To me, a mobile operator that still wants to provide data services (as opposed to connectivity) is rather like a municipal water company that decides it wants to be in the bottled mineral water business.
They see Evian and Fiji and they say to themselves "Hey! These guys are making a fortune in a business we ought to own. We know water. We HAVE water. We have trucks, and distribution, and customer relationships. Even more, we have a brand that consumers trust. Why would you trust water from a company you've never heard of- we have a huge advantage!"
So they hire McKinsey to do the plan, and Wolff Olins to come up with a brand. And two or three years later they launch the new, trusted, approved bottled mineral water. And the first bottles arrive in the supermarket and are put on the shelves next to the other 40 brands. And pretty soon the guiding execs leave (bio: "successfully delivered global launch of...") and the whole project is quietly forgotten.
Now, there are of course all sorts of problems with this analogy, but the key point is that something can look like it's an adjacent area when actually all of your skills and leverage points are irrelevant. Mobile operators have almost none of the skills and leverage points needed to be relevant for anything other than connectivity.

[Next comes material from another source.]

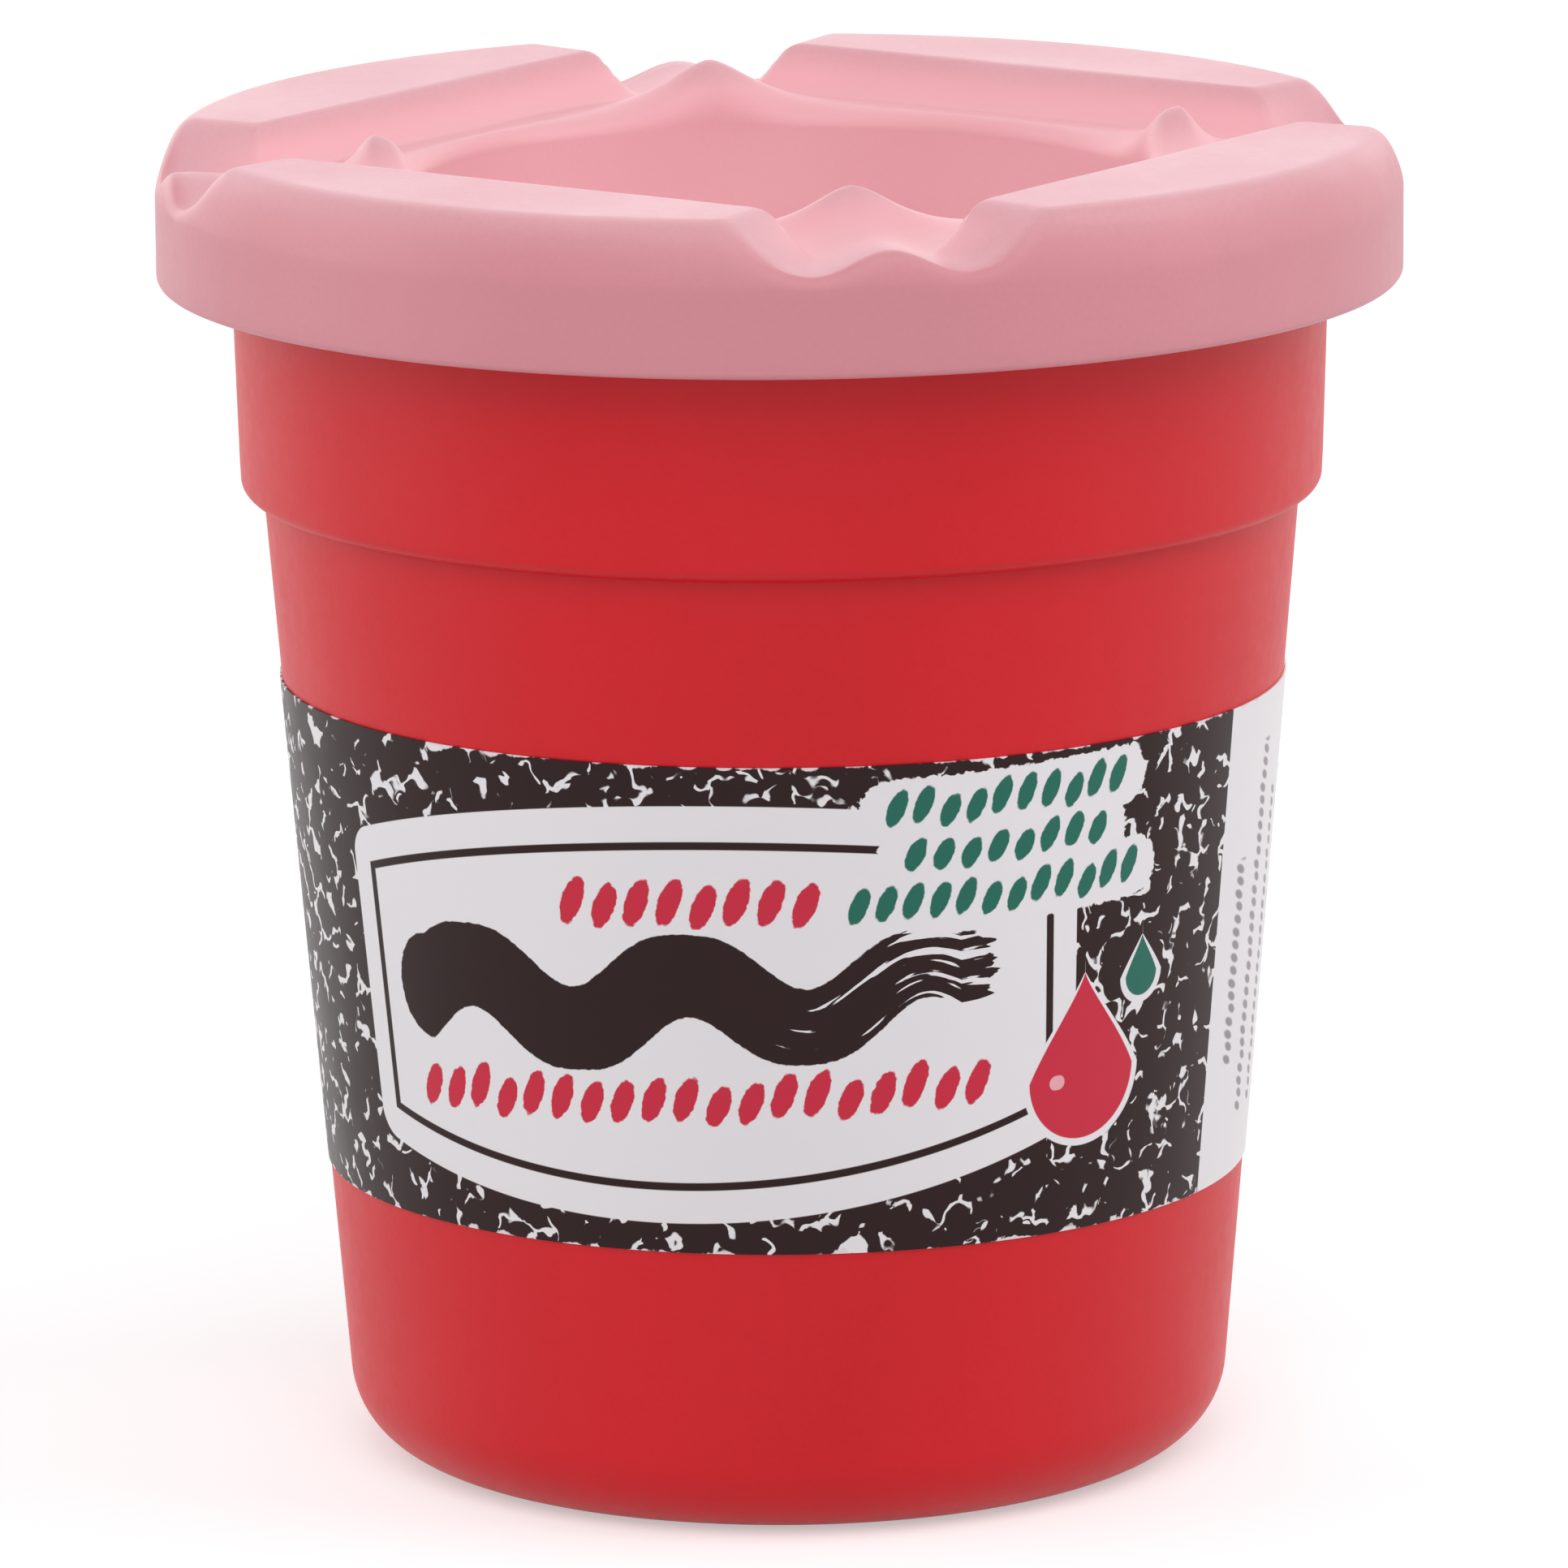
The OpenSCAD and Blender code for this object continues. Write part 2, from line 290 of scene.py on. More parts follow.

Indeed, one by one all of the factors that mobile operators thought were their unique advantages have gone away. Location went to GPS, payments to iTunes and Google (though operator billing still has a place, especially in emerging markets), identity to social networks (though the PSTN number often still plays a role in that), and the whole locus of innovation (and of lock-ins) has moved up the stack to smartphone platforms and the apps that run on then. Attempts at innovation by mobile operators, such as WAC, JOYN or the laughable Firefox Mobile partnership, are not so much flawed as irrelevant: it is simply not their role to play in this space.